Instruction: Read the data and repeat all of it exactly.

<<<<

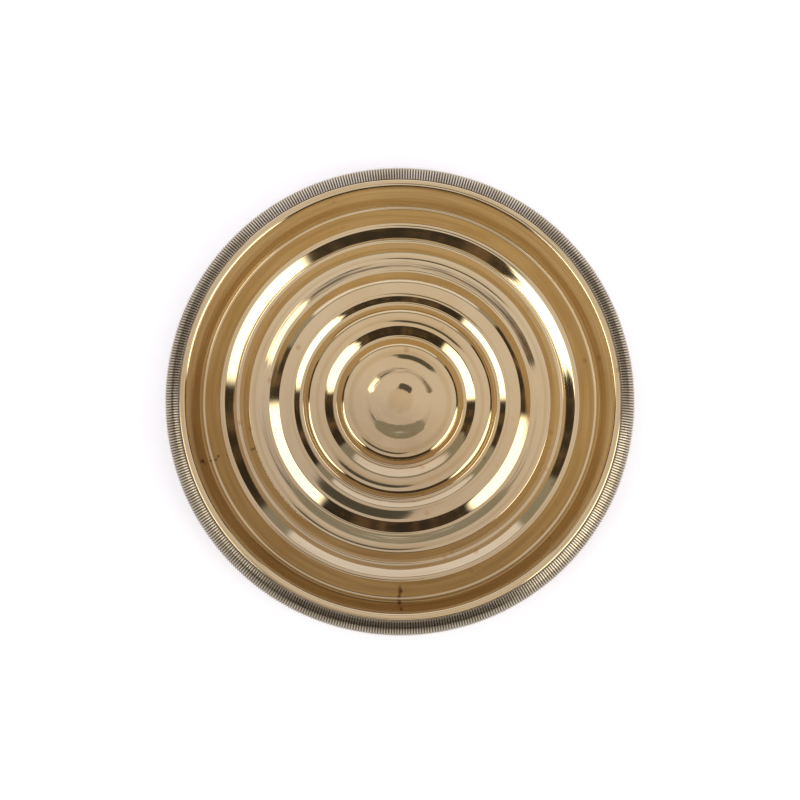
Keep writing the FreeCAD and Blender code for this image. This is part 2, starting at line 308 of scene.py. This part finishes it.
def closed_outline(corners, arc_step, line_step):
    """A closed outline of rounded corners, begun halfway along its last side."""
    first, last = corners[0], corners[-1]
    middle = ((first[0] + last[0]) / 2, (first[1] + last[1]) / 2, 0)
    return rounded_outline([middle, *corners, middle], arc_step, line_step)[:-1]


def make_foot_ring(material):
    """The turned ring, with its edges broken as a turner leaves them."""
    bottom = FELT_THICKNESS + ADHESIVE_THICKNESS
    flare_bottom = bottom + FOOT_BASE_HEIGHT
    flare_top = flare_bottom + FOOT_FLARE_HEIGHT
    neck = FOOT_NECK_WIDTH / 2
    base = FOOT_BASE_WIDTH / 2
    corners = [
        (FOOT_RADIUS - base, bottom, FOOT_BASE_EDGE),
        (FOOT_RADIUS + base, bottom, FOOT_BASE_EDGE),
        (FOOT_RADIUS + base, flare_bottom, FOOT_FLARE_EDGE),
        (FOOT_RADIUS + neck, flare_top, FOOT_FLARE_ROOT),
        (FOOT_RADIUS + neck, FOOT_TOP, FOOT_TOP_EDGE),
        (FOOT_RADIUS - neck, FOOT_TOP, FOOT_TOP_EDGE),
        (FOOT_RADIUS - neck, flare_top, FOOT_FLARE_ROOT),
        (FOOT_RADIUS - base, flare_bottom, FOOT_FLARE_EDGE),
    ]
    outline = closed_outline(corners, arc_step=15.0, line_step=1.0)
    piece = turned_mesh("turned_foot_ring", outline, segments=360)
    tidy_mesh(piece)
    place(piece, "foot_ring", "turned_brass", material)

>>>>

Full output:
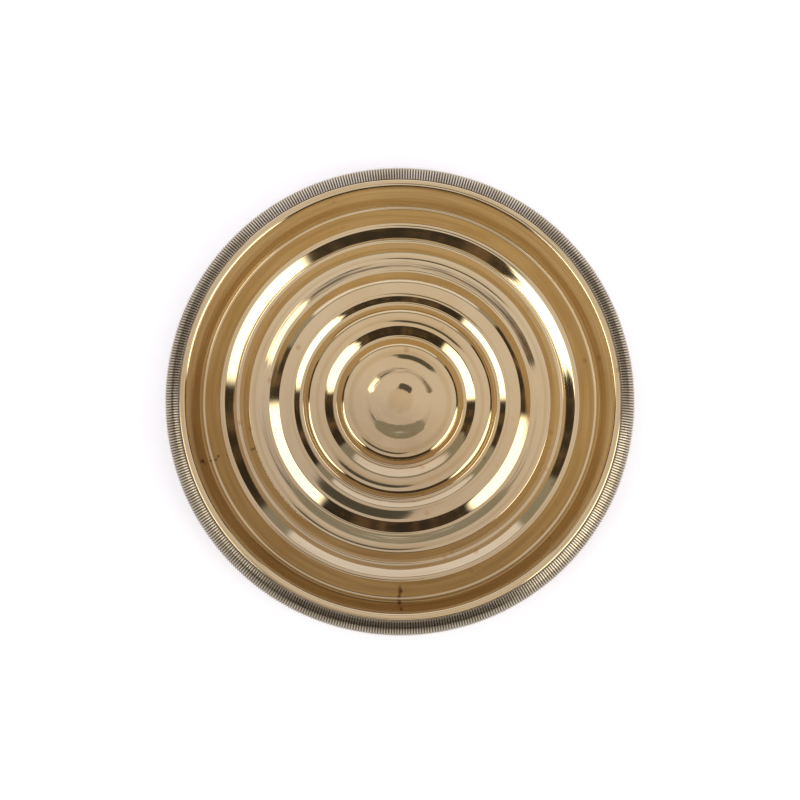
Keep writing the FreeCAD and Blender code for this image. This is part 2, starting at line 308 of scene.py. This part finishes it.
def closed_outline(corners, arc_step, line_step):
    """A closed outline of rounded corners, begun halfway along its last side."""
    first, last = corners[0], corners[-1]
    middle = ((first[0] + last[0]) / 2, (first[1] + last[1]) / 2, 0)
    return rounded_outline([middle, *corners, middle], arc_step, line_step)[:-1]


def make_foot_ring(material):
    """The turned ring, with its edges broken as a turner leaves them."""
    bottom = FELT_THICKNESS + ADHESIVE_THICKNESS
    flare_bottom = bottom + FOOT_BASE_HEIGHT
    flare_top = flare_bottom + FOOT_FLARE_HEIGHT
    neck = FOOT_NECK_WIDTH / 2
    base = FOOT_BASE_WIDTH / 2
    corners = [
        (FOOT_RADIUS - base, bottom, FOOT_BASE_EDGE),
        (FOOT_RADIUS + base, bottom, FOOT_BASE_EDGE),
        (FOOT_RADIUS + base, flare_bottom, FOOT_FLARE_EDGE),
        (FOOT_RADIUS + neck, flare_top, FOOT_FLARE_ROOT),
        (FOOT_RADIUS + neck, FOOT_TOP, FOOT_TOP_EDGE),
        (FOOT_RADIUS - neck, FOOT_TOP, FOOT_TOP_EDGE),
        (FOOT_RADIUS - neck, flare_top, FOOT_FLARE_ROOT),
        (FOOT_RADIUS - base, flare_bottom, FOOT_FLARE_EDGE),
    ]
    outline = closed_outline(corners, arc_step=15.0, line_step=1.0)
    piece = turned_mesh("turned_foot_ring", outline, segments=360)
    tidy_mesh(piece)
    place(piece, "foot_ring", "turned_brass", material)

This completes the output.